At the Mail group, Hastings’ signing blocks promotion for the next generation of editors, several of whom might have hoped for elevation. And those wondering what impact his arrival might have on the notorious internal rivalry between the group’s newspapers – and the political persuasion of his new paper – now have to weigh up the meaning of Sir David’s second coup: the disclosure in the Spectator that Lord Rothermere believes it is “not impossible” for the Mail to support Labour at the next election.

Some see this as mere mischief-making, designed as another shot across the bows of the Tories and a way of furthering discord between “New” and “Old” Labour. Yet the fact it can be discussed at all shows how far the politico-media landscape has changed in the past year. First Rupert Murdoch let it be known his papers might support Tony Blair – later inviting him to Australia to address his world editors’ congress. Now even the Mail’s allegiance is up for grabs.

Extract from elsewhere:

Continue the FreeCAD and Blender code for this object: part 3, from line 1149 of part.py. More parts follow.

Yet at the other end of the spectrum, there is also confusion. Relations are strained between the Labour Party and one of its few faithful press supporters, The Guardian. We know this because the issue dominated the paper’s pre-conference interview with Blair. Like the Mail, this is another group chaired by a past editor, Peter Preston – who, unlike English, has also joined the brigade of trenchant columnists.

There were calls at the Labour conference to force another of the party’s traditional supporters, the Mirror group, to give its trade unions greater recognition. We can only await with anticipation the arrival of the Daily Mirror’s new editor, Piers Morgan, from Murdoch’s News of the World. Although he will not change the paper’s political allegiance – it would be daft to do so at any time, let alone when Labour looks like winning – he will have a crucial influence on the way it handles its political coverage in the run-up to the election.

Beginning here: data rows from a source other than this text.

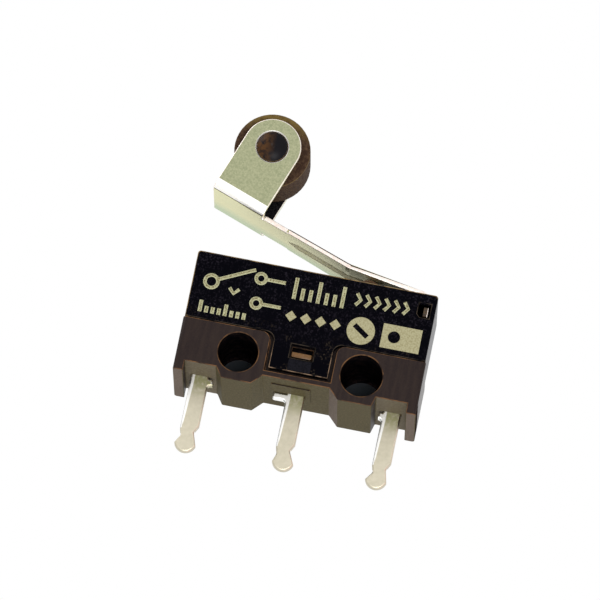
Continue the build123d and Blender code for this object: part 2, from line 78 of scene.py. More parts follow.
# Colours, linear
FLOOR_COLOUR = (0.86, 0.85, 0.82)
# Painted shade: the dark grey of the cards seen down the mounting holes
CARD_SHADE_GREY = (0.06, 0.072, 0.085)
COVER_BLACK = (0.0013, 0.0012, 0.0026)
COVER_SPECK = (0.024, 0.02, 0.029)
COVER_SCUFF = (0.06, 0.045, 0.032)
COVER_GATE = (0.0085, 0.008, 0.0118)
# Painted highlights along the cover's edges, brightest on its rounded outline
COVER_OUTLINE_HIGHLIGHT = (0.36, 0.235, 0.095)
# Painted highlight along the tongue's edges
TONGUE_EDGE_HIGHLIGHT = (0.3, 0.2, 0.13)
BASE_BROWN = (0.019, 0.0115, 0.0108)
BASE_STREAK = (0.034, 0.0215, 0.017)
# Painted highlight along the base's edges, also used for specks on the latch and plunger
EDGE_HIGHLIGHT_BROWN = (0.2, 0.1, 0.045)
# Painted light on the base's underside, lit from below
UNDER_LIT_OLIVE = (0.075, 0.06, 0.028)
UNDER_LIT_SPECK = (0.125, 0.105, 0.052)
# Painted light on the ceilings of the outer terminals' pockets
POCKET_LIT_OLIVE = (0.13, 0.105, 0.068)
POCKET_LIT_SPECK = (0.19, 0.16, 0.105)
# Painted light on the end feet and the right boss's slant
FOOT_LIT_TAUPE = (0.13, 0.098, 0.075)
FOOT_LIT_SPECK = (0.205, 0.16, 0.125)
# Painted shade down the mounting holes and behind the latches
BORE_SHADE_BLACK = (0.003, 0.003, 0.004)
# Painted highlight on the fronts of the base's latches
LATCH_HIGHLIGHT_BROWN = (0.165, 0.078, 0.02)
ROLLER_BROWN = (0.055, 0.03, 0.02)
ROLLER_SPECK = (0.115, 0.068, 0.04)
# Painted highlight along the roller's edges
ROLLER_EDGE_HIGHLIGHT = (0.2, 0.135, 0.05)
# Painted highlight on the roller's top
ROLLER_LIT_OLIVE = (0.2, 0.135, 0.042)
# Painted highlight on one side of the trunnions' ends
TRUNNION_LIT_BROWN = (0.085, 0.038, 0.013)
TRUNNION_BLACK = (0.006, 0.005, 0.007)
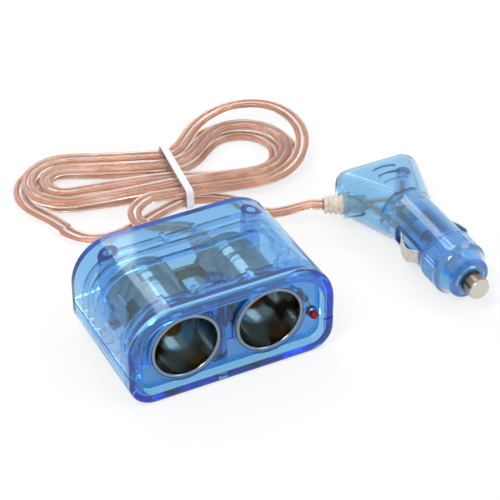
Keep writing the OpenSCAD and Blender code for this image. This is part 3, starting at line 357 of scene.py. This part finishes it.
def turned_nickel():
    """Nickel plate on turned brass, with rings from the tool: bright on the pin's end, and darker
    along its side as painted reflection of the nut's dark inside."""
    finish, tree, shader, spot = surface("nickel_plate_turned", Metallic=1.0)
    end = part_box("plug_tip")[0].y
    # painted reflection: the pin's side darkens from its end towards the nut
    vary(tree, shader, along_y(tree, spot, end, end + PIN_OUT),
         tones=[(0.08, colours().nickel), (0.2, "#8C8178"), (0.8, "#6A5F57")])
    turned = add(tree, "ShaderNodeMapping", {"Vector": spot, "Scale": (0.05, 1.0, 0.05)})
    rings = add(tree, "ShaderNodeTexNoise", {"Vector": turned.outputs["Vector"],
                                             "Scale": per(0.3), "Detail": 3.0,
                                             "Roughness": 0.6})
    blotch = add(tree, "ShaderNodeTexNoise", {"Vector": spot, "Scale": per(2.5), "Detail": 3.0})
    vary(tree, shader, blotch.outputs["Fac"], rough=(0.14, 0.26))
    vary(tree, shader, rings.outputs["Fac"], relief=(0.01, 0.4))
    return finish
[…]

Behind him he will find another clutch of ex-editors disinclined to fade away. The Mirror group is chock full of them, from chief executive David Montgomery (like Morgan, ex-News of the World, and also ex-Today), through Charles Wilson (ex-Times) to the former Sun supremo, Kelvin MacKenzie. Not forgetting two recent past-editors of the Mirror, editorial director David Banks and Colin Myler, who has becoming the paper’s managing director.

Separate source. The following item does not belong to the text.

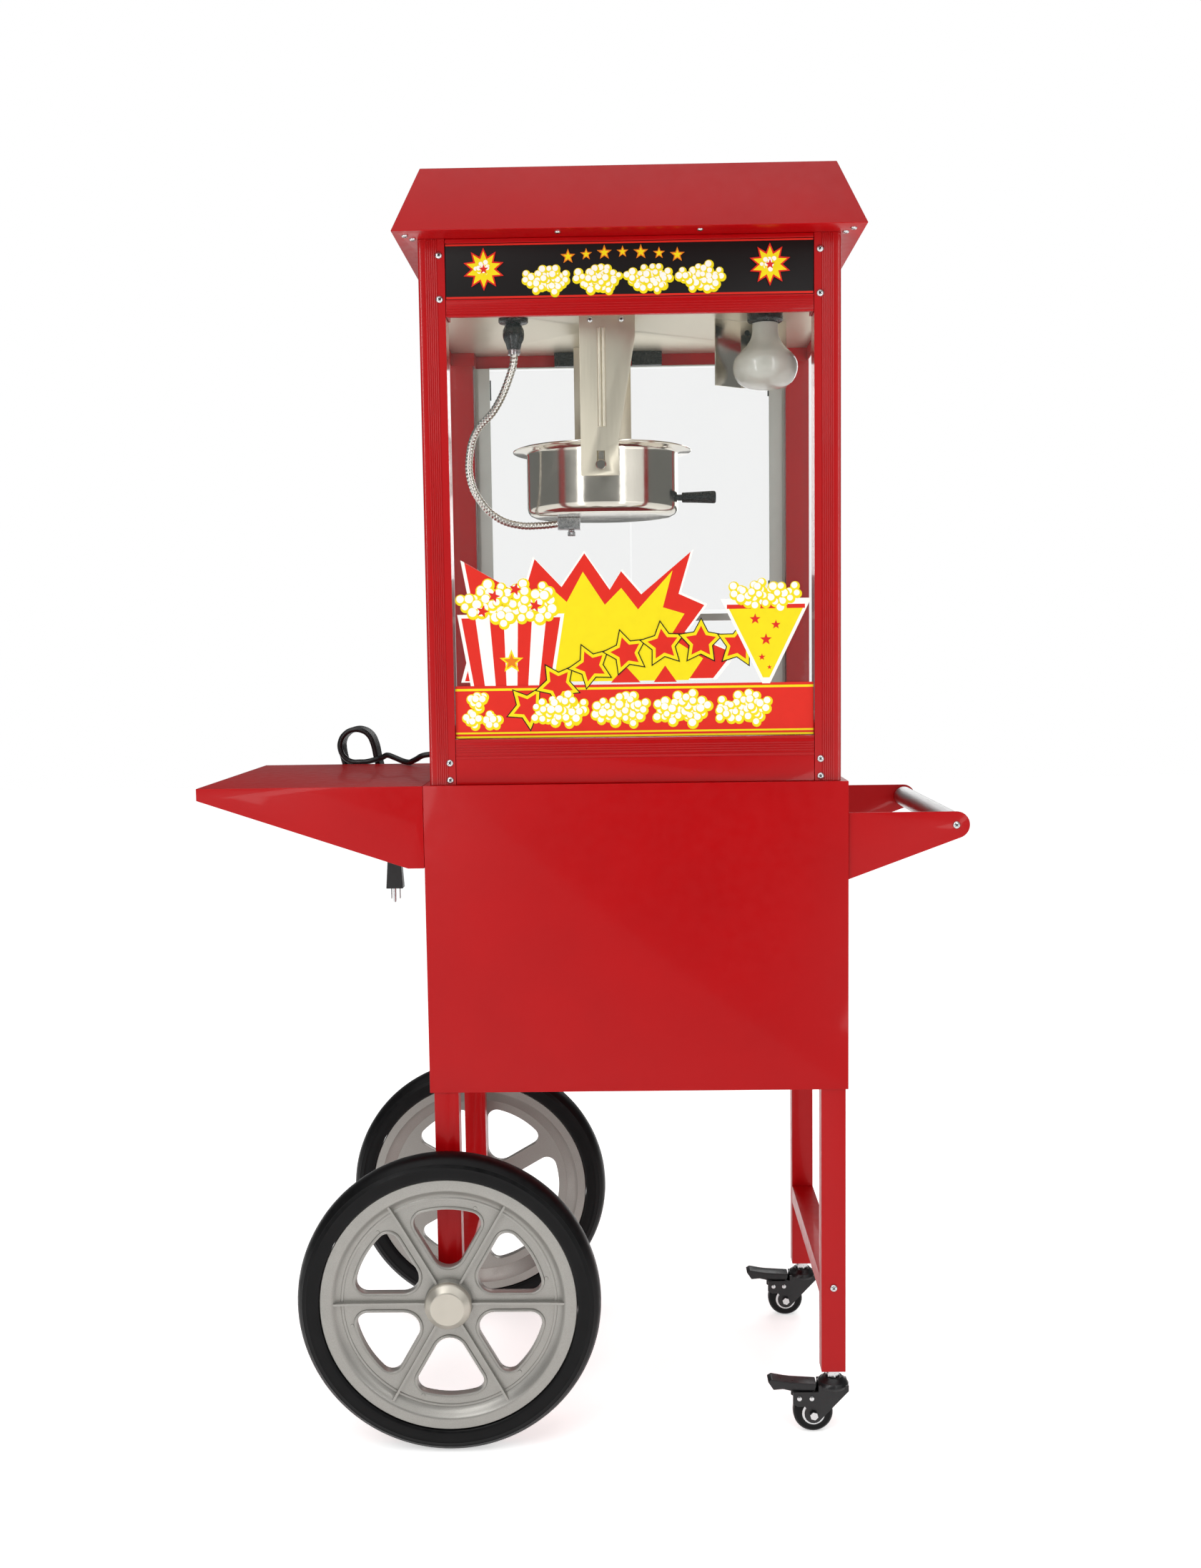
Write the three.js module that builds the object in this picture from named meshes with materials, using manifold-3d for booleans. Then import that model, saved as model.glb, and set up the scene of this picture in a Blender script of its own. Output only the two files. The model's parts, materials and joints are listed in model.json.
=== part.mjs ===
// A popcorn cart: a glazed popper cabinet with a tilting kettle, standing on a wheeled sheet-metal cart.
// Millimetres, +Z up, front facing -Y. Places are given from the cabinet's middle plane (x), the cart's
// front face (y) and the floor (z), and one group then moves the origin to the middle of the footprint.
import * as THREE from 'three';
import { mergeVertices } from 'three/addons/utils/BufferGeometryUtils.js';
import Module from 'manifold-3d';

// ---------------------------------------------------------------- driving dimensions
const GAP = 0.3;
const SHEET = 2;

const CART = { half: 258, depth: 370, bottom: 443, top: 824, flange: 20 };
const SHELF = { tip: -535, tipDrop: 15, rootDrop: 101, flat: 20 };
const HANDLE = { x: 389, z: 768.5, plateRadius: 16.5, barRadius: 14, rootDrop: 82, inset: 4 };
const LEG = { width: 30, depth: 25, wall: 1.6, left: -238, right: 240, lowLeft: 165, lowRight: 80 };
const BRACE = { top: 198, height: 25, wall: 2 };

const WHEEL = { x: -237, radius: 187.5, tyre: 40, rim: 158.7, track: 415, frontY: -22.5, spokes: 6 };
const AXLE = { radius: 6, capRadius: 29, capFace: 21, capLength: 14, reach: 27.5 };
const CASTER = { radius: 25, width: 18, trail: 25, forkInside: 11.3, plate: 2, pin: 4 };

const CABINET = { half: 250, front: 7, back: 363 };
const POST = { width: 32, depth: 30, bottom: CART.top + GAP, top: 1471.7 };
const BASE = { bottom: CART.top + GAP, deck: 857, railTop: 879.5 };
const GLASS = { thick: 3, bottom: 879.8, top: 1381.2 };
const HEADER = { bottom: 1381.5, railTop: 1401.6, signTop: 1466.5, top: 1471.7 };
const CEILING = { under: 1399, thick: 2 };
const ROOF = { z: 1472, top: 1560, eaveHalf: 276, eaveOut: 38, ridgeHalf: 248, ridgeIn: 24, lip: 10 };

const KETTLE = { x: -37, y: 180, bottom: 1157, rim: 1243, radius: 98, flange: 116, wall: 3, floor: 1186 };
const PIVOT_Z = 1212;
// The shafts meet above the circle that the kettle's flange sweeps as it tips.
const COUPLING_Z = PIVOT_Z + 122.5;
const HANGER = { half: 123, left: -61.5, right: 6.5, rearLeft: -76, rearRight: 2, low: 1199, plate: 2 };
const LAMP = { x: 167, y: 85, bottom: 1303, radius: 40 };
const OUTLET = { x: -145, y: 110 };

const CORD = { radius: 4, run: 120, fold: 24, pitch: 8.2, turns: 4, lean: 12, layer: 382 };
const HANK = { x: -391, z: 791 };
const PLUG = { x: -357, y: 414, neck: 706, shoulder: 682, base: 635, tip: 614 };
const DRAWER = { half: 180, front: 60, low: 828, high: 850 };

// ---------------------------------------------------------------- solids
const wasm = await Module();
wasm.setup();

function toSolid(geometry) {
  const bare = geometry.clone();
  bare.deleteAttribute('normal');
  bare.deleteAttribute('uv');
  const merged = mergeVertices(bare, 1e-4);
  const vertProperties = new Float32Array(merged.attributes.position.array);
  const triVerts = new Uint32Array(merged.index.array);
  return new wasm.Manifold(new wasm.Mesh({ numProp: 3, vertProperties, triVerts }));
}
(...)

Not all of these appear to have line-management responsibility for the Mirror’s editorial policy, but the temptation for meddling – if not mischief – will be strong. MacKenzie – currently redefining Live TV after the departure of Janet Street-Porter – has lost none of his critical faculties, nor his gift for a pithy phrase. His verdict on one current editor (not in the Mirror group) was scathing: “He couldn’t edit a lottery ticket.”

With editors such as MacKenzie, English and Preston behind them – in addition to proprietors such as Murdoch, Rothermere and Black – today’s national newspaper editors cannot feel they are masters of their own pages. In the run-up to the General Election, editorial conferences are likely to be even more disputatious than usual.